April 5, 2026 · Code available on GitHub

This post outlines a project of mine where I built a JPEG encoder on an FPGA. The image you see above was encoded on my FPGA. This post briefly goes over how JPEG encoding transfers to FPGAs (from a software engineer's perspective :) ). For a great explanation of how JPEG encoding itself works, I'd recommend this article.

The setup: a Lattice CrossLink-NX FPGA connected to a Raspberry Pi over SPI. The Pi sends raw 1920x1080 RGB pixels, the FPGA compresses them through a full JPEG pipeline, and sends back valid JPEG data.

The Pipeline

The full encoding pipeline, 10 modules connected via valid/ready handshakes:

Stage by Stage

This section runs through the interesting modules from the pipeline.

Block reordering

JPEG operates on 8x8 blocks, but pixels arrive in raster order. In software, you'd just index into a 2D array. On an FPGA, you need to build the memory, decide when to write, and when to read.

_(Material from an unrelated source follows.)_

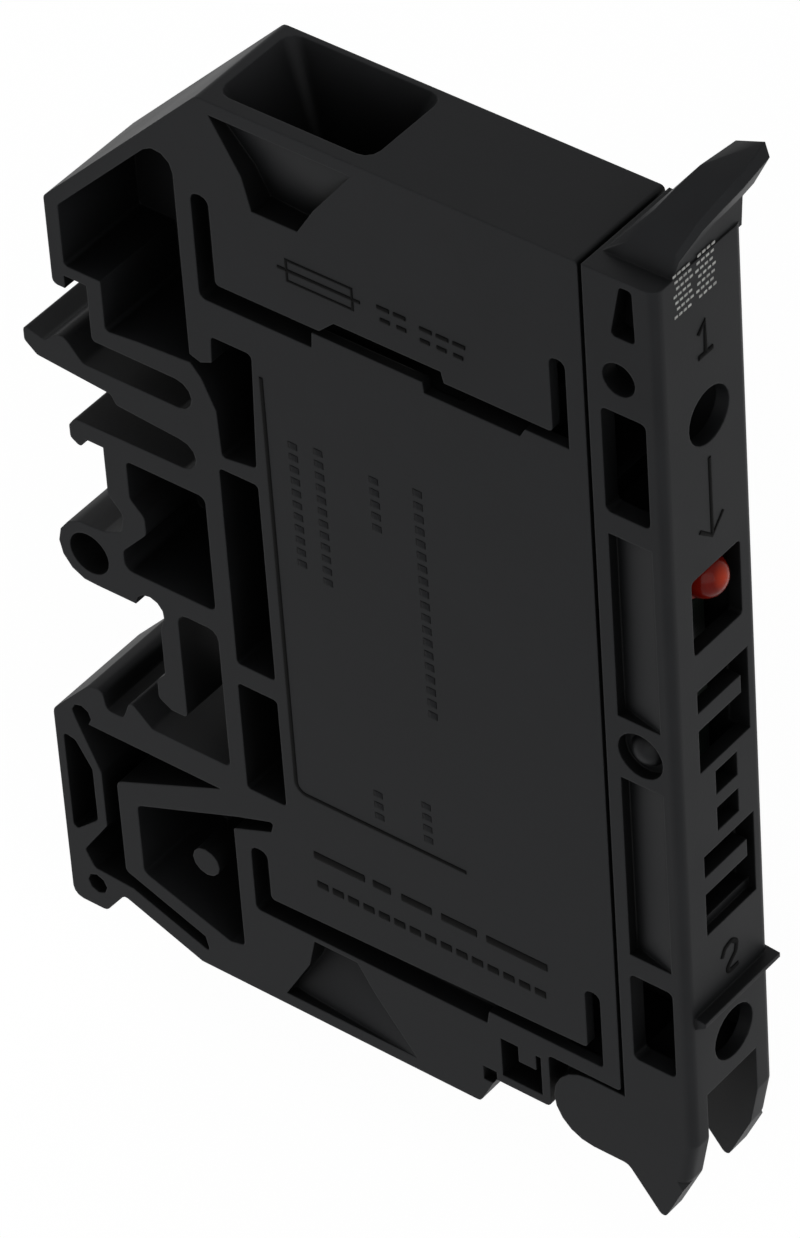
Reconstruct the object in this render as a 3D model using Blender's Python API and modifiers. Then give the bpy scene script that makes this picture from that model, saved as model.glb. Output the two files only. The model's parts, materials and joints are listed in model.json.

Filling row buffer (raster order)

The row buffer stores 8 full rows (1920 x 8 = 15,360 pixels) in a dual-port RAM block. A state machine controls the lifecycle:

S_FILL - accept bytes, assemble RGB triplets, write to RAM.
S_ADDR - compute the RAM read address, mapping block-order coordinates back to raster-order.
S_LATCH - wait one cycle for the RAM read data to settle. RAM output isn't available until the cycle after you present the address.
S_READ - latch the pixel and offer it downstream.

DCT

The hardest part about the DCT on an FPGA: no floating-point unit. Everything has to be fixed-point integer math. Instead of a matrix multiply, we separate the 2D DCT into two 1D DCT passes (rows, then columns). Each 1D DCT is a dot product of 8 values with 8 cosine coefficients.

Fixed-point multiplication

The DCT needs cosine coefficients like cos(π/16) = 0.9808. On an FPGA there are no floats, so we scale by 1024 and round to get a 12-bit signed integer: round(0.9808 × 1024) = 1004. This is precomputed once and stored in ROM. This is how we multiply 0.9808 × 52 on an FPGA:

Fixed-point multiply: 0.9808 × 52

All 64 cosine coefficients for the 8×8 DCT are precomputed this way and stored in a single 64-entry ROM of 12-bit signed values. Both the row and column passes use the same ROM since the DCT is separable.

8 MACs in parallel

The building block is a multiply-accumulate (MAC) unit: a multiplier feeding into an adder with a 32-bit accumulator register that loops back. Each cycle, one product is added to the running total. With 8 MAC units running simultaneously, all 8 output coefficients for a row are computed at once. Each cycle, one input pixel is broadcast to all 8 MACs, each multiplying by its own ROM coefficient. After 8 cycles the row is done.

The clock waveform below shows the timing: every rising edge, all 8 MACs fire.

CLK

8 parallel MACs computing one row

Input pixels [16-bit signed]

ROM coefficients [12-bit signed]

Accumulators [32-bit]

Quantization

Quantization divides each DCT coefficient by a value from a table. Small high-frequency coefficients round to zero. This is where JPEG actually compresses.

Division is expensive in hardware. The trick: multiply by the reciprocal instead. For each table entry Q[i], precompute round(65536 / Q[i]) and store it in a ROM. Then:

quantized = (|coefficient| * reciprocal + 32768) >> 16

Huffman encoding

Huffman encoding produces variable-length codes, so you're no longer working with byte-aligned data.

The encoder maintains a 40-bit shift register as a bit buffer with a 6-bit counter tracking valid bits. Huffman codes (from ROM) and raw coefficient bits are shifted in. When 8+ bits accumulate, a byte is emitted.

The state machine walks through each block's channels sequentially: Y DC, Y AC, Cb DC, Cb AC, Cr DC, Cr AC. For AC coefficients, it tracks runs of zeros for run-length encoding. The bit buffer persists across blocks since the JPEG bitstream is continuous.

Backpressure

Every module implements the same interface: in_valid, in_ready, out_valid, out_ready. A transfer happens when both valid and ready are high on the same clock edge.

A slow downstream module automatically stalls everything upstream. Each module's ready signal is one line of Verilog:

assign in_ready = out_ready || !out_valid;

Flow control that would require threads, queues, or async/await in software is just a wire in hardware.

Results

The encoder produces valid JPEG files, pixel-identical to a software encoder using the same pipeline. The image above was encoded entirely on the FPGA.

Image resolution	1920 x 1080
Input size	6.2 MB (raw RGB)
Output size	321 KB (JPEG)
Compression ratio	19.4:1
FPGA clock	~19 MHz
DCT cycles per block	1,152
Total blocks (1080p)	32,400

Next?

AV1...?